**The problem**. Please print the full listing exactly.

**Dataset content**.
++++++++++

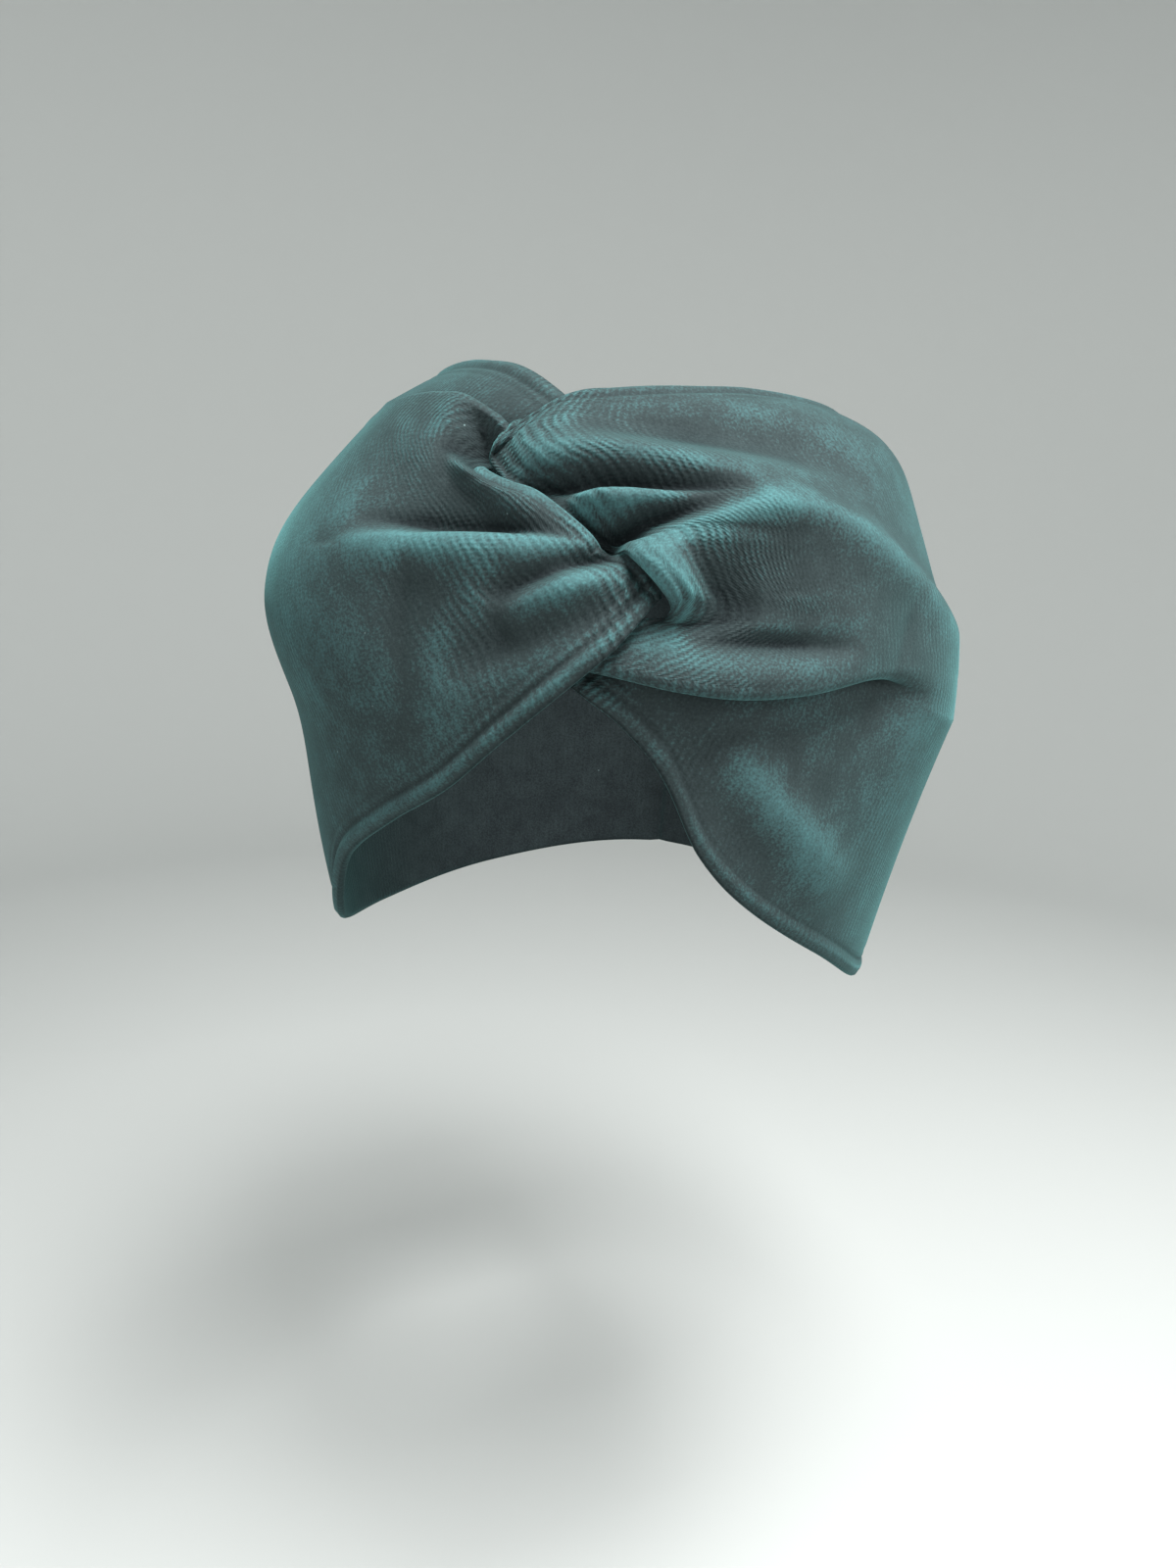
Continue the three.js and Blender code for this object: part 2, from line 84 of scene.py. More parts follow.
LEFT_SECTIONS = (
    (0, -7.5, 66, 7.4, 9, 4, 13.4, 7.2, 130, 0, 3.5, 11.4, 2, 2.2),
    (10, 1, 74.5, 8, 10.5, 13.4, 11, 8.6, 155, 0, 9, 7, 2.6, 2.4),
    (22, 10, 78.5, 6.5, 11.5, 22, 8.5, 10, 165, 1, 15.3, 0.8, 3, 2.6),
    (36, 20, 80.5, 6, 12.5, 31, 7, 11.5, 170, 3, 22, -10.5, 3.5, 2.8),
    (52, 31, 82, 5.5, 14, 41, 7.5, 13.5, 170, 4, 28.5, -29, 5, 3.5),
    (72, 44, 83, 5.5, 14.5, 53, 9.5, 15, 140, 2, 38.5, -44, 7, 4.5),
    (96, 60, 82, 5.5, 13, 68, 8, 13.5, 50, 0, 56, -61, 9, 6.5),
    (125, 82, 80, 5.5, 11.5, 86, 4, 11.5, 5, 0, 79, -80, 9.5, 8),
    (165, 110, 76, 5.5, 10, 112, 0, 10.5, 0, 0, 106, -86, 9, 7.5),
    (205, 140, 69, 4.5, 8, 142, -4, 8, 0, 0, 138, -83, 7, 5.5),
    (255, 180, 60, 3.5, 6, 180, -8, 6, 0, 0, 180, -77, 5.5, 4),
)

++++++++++

**Final result**.
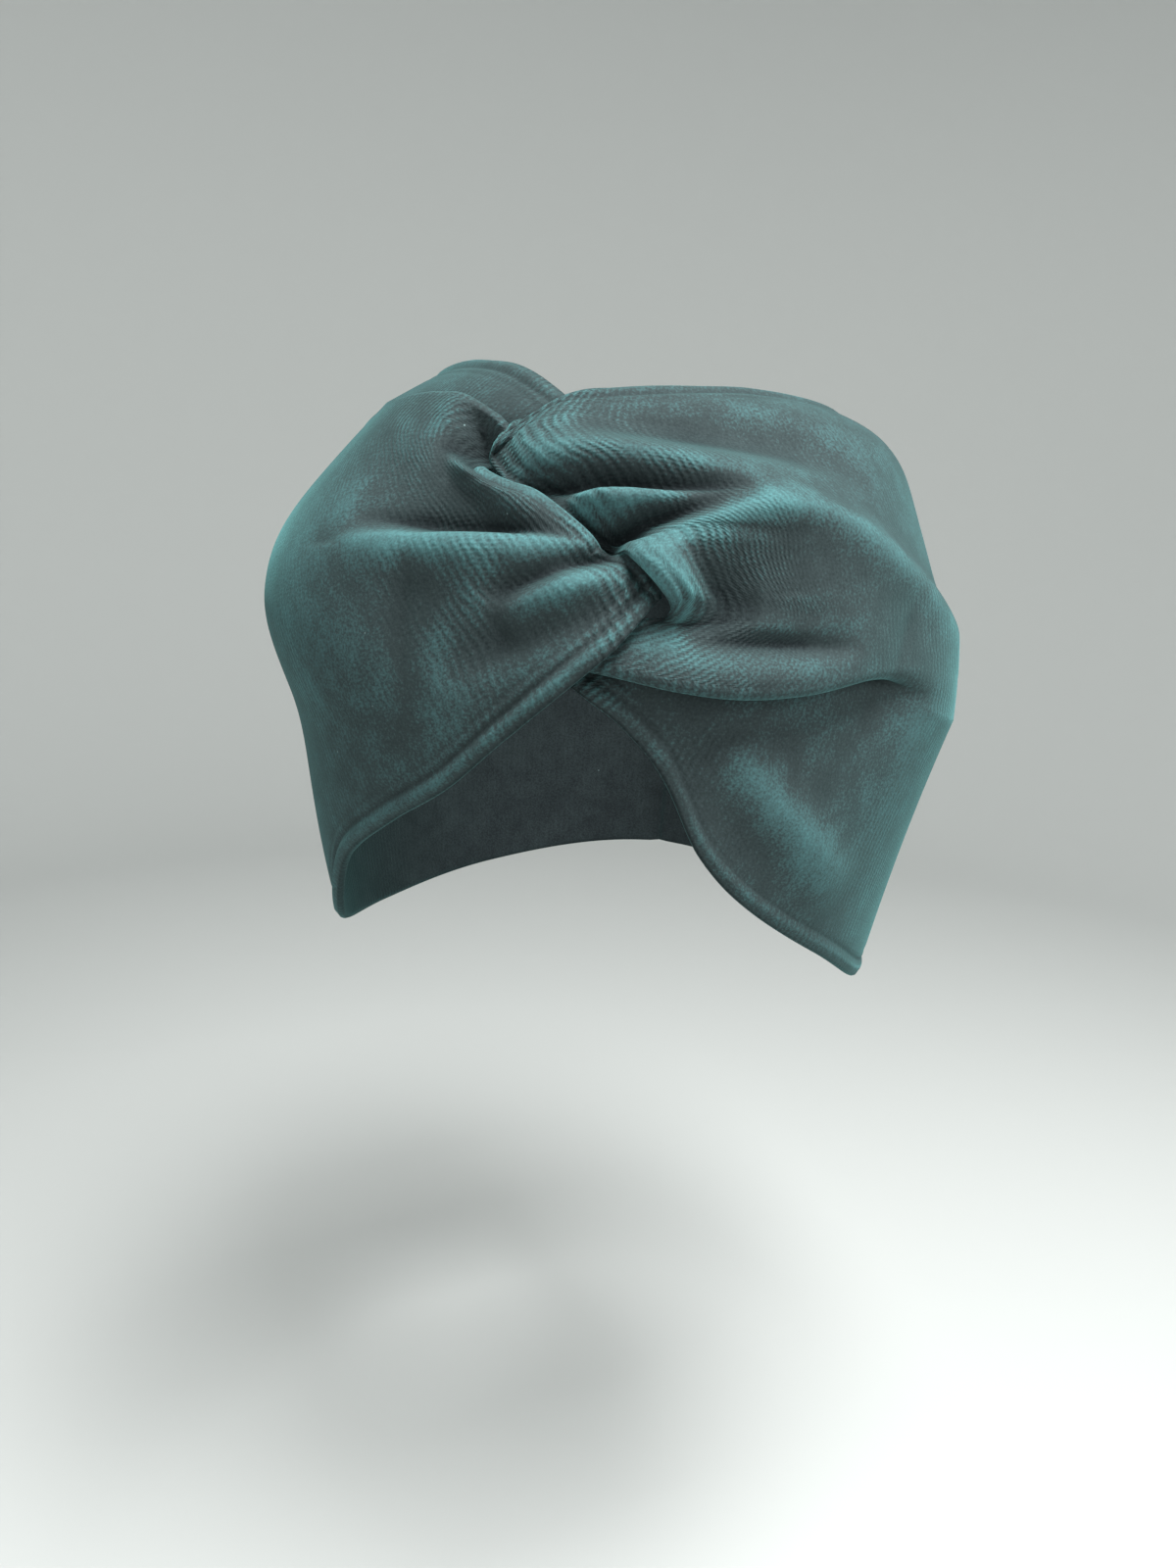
Continue the three.js and Blender code for this object: part 2, from line 84 of scene.py. More parts follow.
LEFT_SECTIONS = (
    (0, -7.5, 66, 7.4, 9, 4, 13.4, 7.2, 130, 0, 3.5, 11.4, 2, 2.2),
    (10, 1, 74.5, 8, 10.5, 13.4, 11, 8.6, 155, 0, 9, 7, 2.6, 2.4),
    (22, 10, 78.5, 6.5, 11.5, 22, 8.5, 10, 165, 1, 15.3, 0.8, 3, 2.6),
    (36, 20, 80.5, 6, 12.5, 31, 7, 11.5, 170, 3, 22, -10.5, 3.5, 2.8),
    (52, 31, 82, 5.5, 14, 41, 7.5, 13.5, 170, 4, 28.5, -29, 5, 3.5),
    (72, 44, 83, 5.5, 14.5, 53, 9.5, 15, 140, 2, 38.5, -44, 7, 4.5),
    (96, 60, 82, 5.5, 13, 68, 8, 13.5, 50, 0, 56, -61, 9, 6.5),
    (125, 82, 80, 5.5, 11.5, 86, 4, 11.5, 5, 0, 79, -80, 9.5, 8),
    (165, 110, 76, 5.5, 10, 112, 0, 10.5, 0, 0, 106, -86, 9, 7.5),
    (205, 140, 69, 4.5, 8, 142, -4, 8, 0, 0, 138, -83, 7, 5.5),
    (255, 180, 60, 3.5, 6, 180, -8, 6, 0, 0, 180, -77, 5.5, 4),
)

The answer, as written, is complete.